The elections this time will be different compared to the previous ones. It has been nine years since the last parliamentary elections, which were conducted on the basis of distribution of legacy of power and influence among the militia leaders, who removed their battle cloaks and wore white suits with neckties for the first time in 25 years.

These militia groups continued to distribute the country based on their accord. Today they are preparing for elections based on a quota system which could expose the actual size of the political forces in Lebanon. Despite all the flaws in the current election process, most importantly the lack of integrity as per the unanimous opinion of the election observers, the election itself poses an actual threat to all participating factions such as Hezbollah.

This is due to the fact that this election is the first test for all the political forces to determine their sizes. Hence, organized oppression, which has been perpetrated by the gang of Nasrallah in their strongholds and even in areas outside, continues openly and secretly.

This is nothing more than expression of fear over the outcome of the elections which will be announced on May 7. Leaders of the armed Iranian gang realize quite well that the voice of protest, which gained momentum in the previous years in their strongholds, has intensified in recent months.

This is an actual indication of how abhorred this imposed military environment has become in the eyes of the Lebanese public. The situation has also been aggravated by the meaningless deaths of Lebanese children who were thrown to the frontiers in Syria, Iraq and Yemen; that is why this gang suppresses any opposing voice ferociously.

The least we have seen about this suppression is the attacks on opposition nominees in various areas in the south such as by closure of party headquarters, burning of vehicles and personal assaults.

However, this remains to be the least of what all the villages and towns are going through in terms of suppression and collective punishment such as threats to suspend basic services in those areas, and pressurizing employers and small entrepreneurs to fire members of the opposition from work.

The suppression has reached a point where families of university students are being threatened in order to warn them from going against the will of Hezbollah and its ally Amal Movement. Undoubtedly, Hezbollah knows that the ripples of Iran’s failures in Yemen, Iraq and Bahrain will reach Lebanon, and that will give the political force more courage to confront it and its plans.

Therefore, Hezbollah is doing its best to ensure that it gets highest parliamentary representation and at any cost so that it can tell the world that the Lebanese people elected it, and that its MPs represent this nation.

A major issue that Lebanon is bound to face is the victory of this terrorist party with higher majority, or even the least, in the parliament, and that will be a precursor for the return to the civil war. This is because the political force will never allow the fall of Lebanon under the pressure of international sanctions in the form of economic and financial embargo due to Hezbollah’s control of internal and foreign policies of Lebanon.
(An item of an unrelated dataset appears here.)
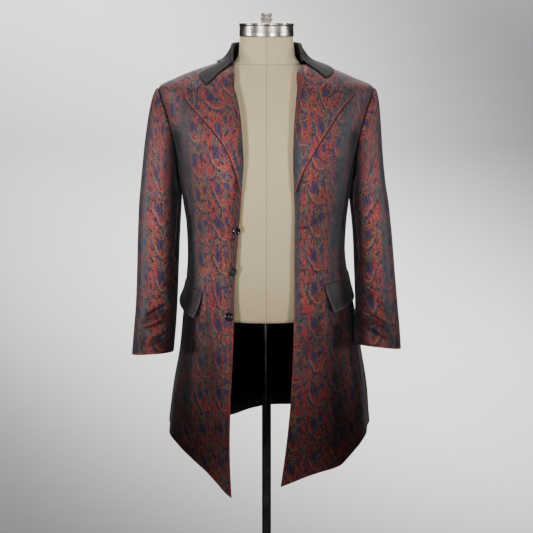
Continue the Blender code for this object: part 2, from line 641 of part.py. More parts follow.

On other hand, if the Iran-backed militia does not win the majority representation which qualifies it to protect itself in the internal political spectrum, it will resort to using its weapon to prevent the parliament from performing its role. It will cripple the entire nation’s authority.

Such a complex equation that awaits Lebanon perhaps requires serious international observation on the upcoming parliamentary elections as well as the support of the Lebanese armed forces with all its capabilities in order to prevent Hezbollah from returning this small country to the furnace of a civil war.

Therefore, if Hezbollah and its partner for dominating the Shiite sect Amal Movement want to maintain their actual presence in the Lebanese political arena, they either have to accept the election challenge and enter it with integrity or should prepare to face the entire Lebanon. Nonetheless, in both cases, they will go through a rigorous accountability by the Shiite sect itself, because the one who pays with blood is not like the one who accumulated wealth through that blood.